### Data supplied
- - - - - - -
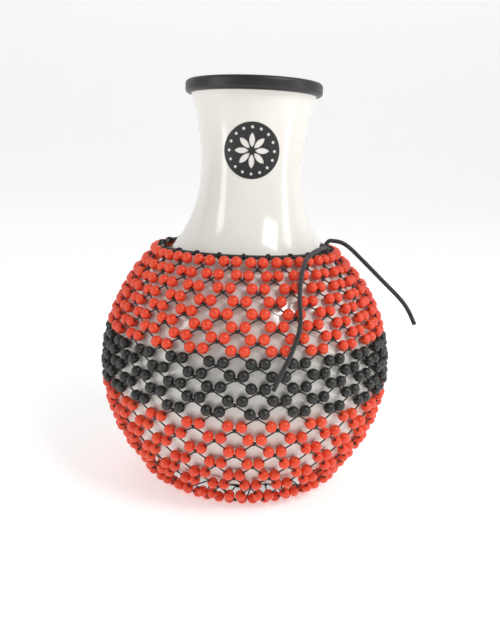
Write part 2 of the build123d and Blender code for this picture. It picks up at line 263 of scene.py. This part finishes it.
def axes(z_dir: np.ndarray, x_hint: np.ndarray) -> np.ndarray:
    """Rotation whose columns are x, y and z.

    Args:
        z_dir: Direction of z.
        x_hint: Direction that x is nearest to.

    Returns:
        The 3 by 3 matrix.
    """
    z = unit(z_dir)
    x = unit(x_hint - z * (x_hint @ z))
    return np.column_stack((x, np.cross(z, x), z))


def grid_faces(rings: int, around: int, closed: bool) -> list[tuple[int, ...]]:
    """Quads that join rings of points.

    Args:
        rings: Number of rings.
        around: Points in each ring.
        closed: Whether the last ring joins the first.

    Returns:
        The faces.
    """
    faces = []
    for ring in range(rings if closed else rings - 1):
        here, there = ring * around, (ring + 1) % rings * around
        for index in range(around):
            after = (index + 1) % around
            faces.append((here + index, here + after, there + after, there + index))
    return faces


def lathe(outline: Outline, steps: int, closed: bool) -> Surface:
    """Surface turned about Z.

    Args:
        outline: (radius, height) of each point of the profile.
        steps: Steps of the turn.
        closed: Whether the profile is closed.

    Returns:
        Points and faces.
    """
    angles = np.linspace(0, 2 * pi, steps, endpoint=False)
    points = [(r * cos(a), r * sin(a), z) for r, z in outline for a in angles]
    return np.array(points), grid_faces(len(outline), steps, closed)


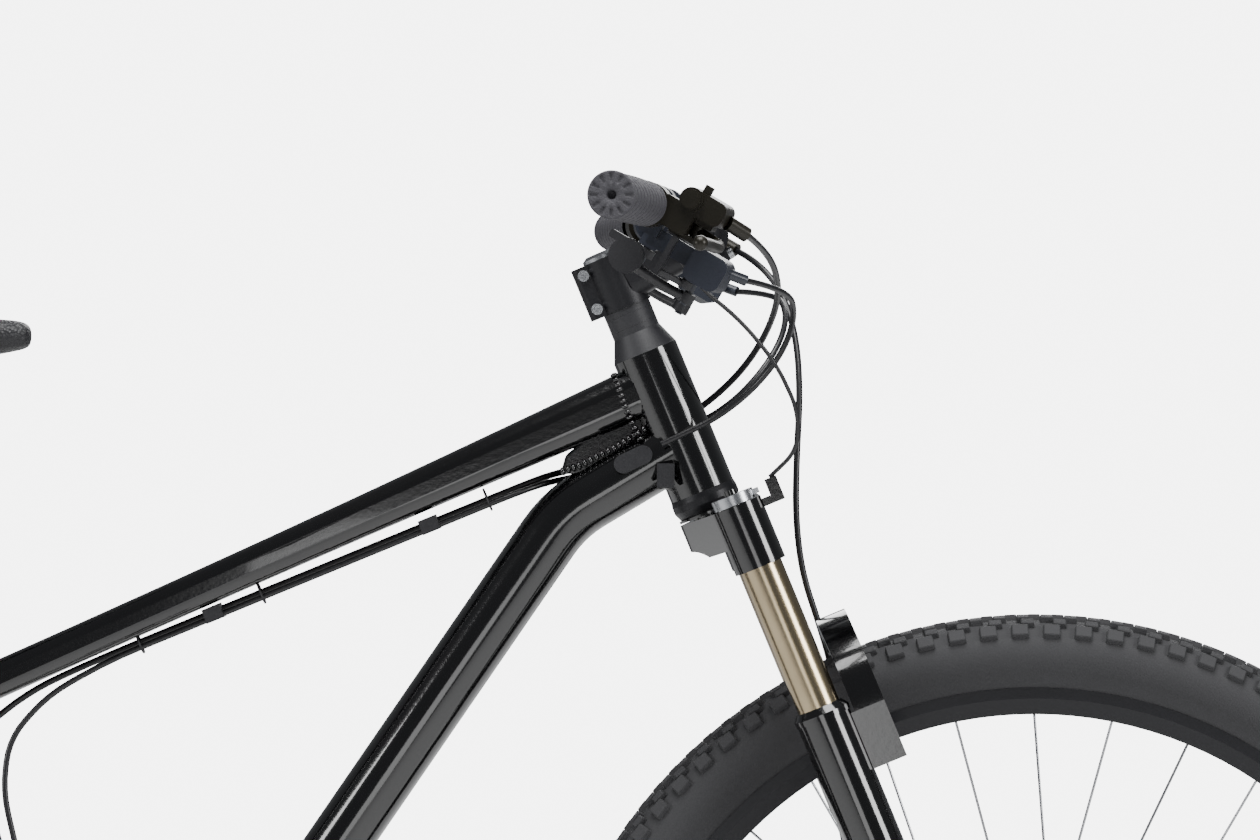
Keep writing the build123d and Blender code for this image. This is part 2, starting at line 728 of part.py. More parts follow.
- - - - - - -
### Written problem
Write out the data exactly as it stands.

### The completed task
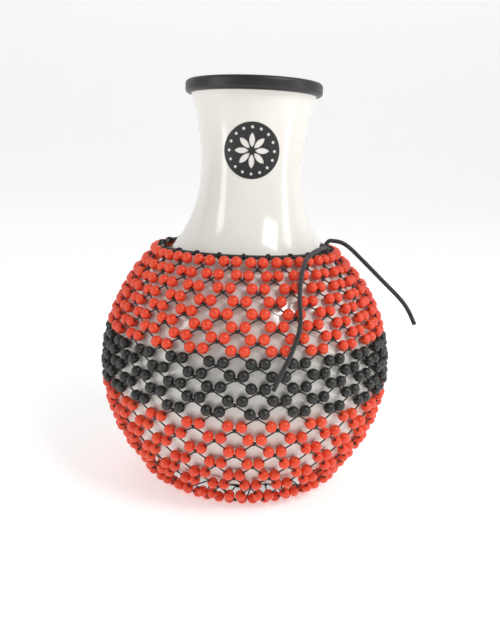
Write part 2 of the build123d and Blender code for this picture. It picks up at line 263 of scene.py. This part finishes it.
def axes(z_dir: np.ndarray, x_hint: np.ndarray) -> np.ndarray:
    """Rotation whose columns are x, y and z.

    Args:
        z_dir: Direction of z.
        x_hint: Direction that x is nearest to.

    Returns:
        The 3 by 3 matrix.
    """
    z = unit(z_dir)
    x = unit(x_hint - z * (x_hint @ z))
    return np.column_stack((x, np.cross(z, x), z))


def grid_faces(rings: int, around: int, closed: bool) -> list[tuple[int, ...]]:
    """Quads that join rings of points.

    Args:
        rings: Number of rings.
        around: Points in each ring.
        closed: Whether the last ring joins the first.

    Returns:
        The faces.
    """
    faces = []
    for ring in range(rings if closed else rings - 1):
        here, there = ring * around, (ring + 1) % rings * around
        for index in range(around):
            after = (index + 1) % around
            faces.append((here + index, here + after, there + after, there + index))
    return faces


def lathe(outline: Outline, steps: int, closed: bool) -> Surface:
    """Surface turned about Z.

    Args:
        outline: (radius, height) of each point of the profile.
        steps: Steps of the turn.
        closed: Whether the profile is closed.

    Returns:
        Points and faces.
    """
    angles = np.linspace(0, 2 * pi, steps, endpoint=False)
    points = [(r * cos(a), r * sin(a), z) for r, z in outline for a in angles]
    return np.array(points), grid_faces(len(outline), steps, closed)


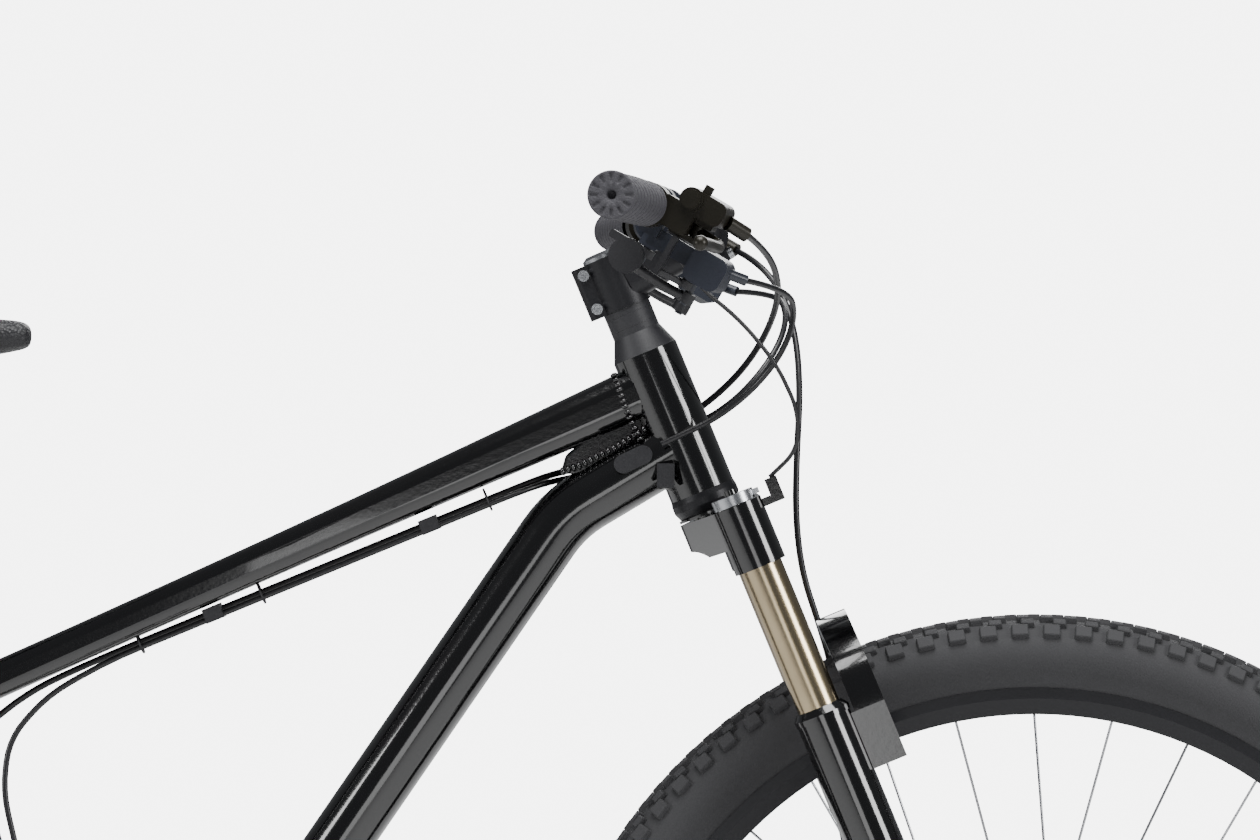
Keep writing the build123d and Blender code for this image. This is part 2, starting at line 728 of part.py. More parts follow.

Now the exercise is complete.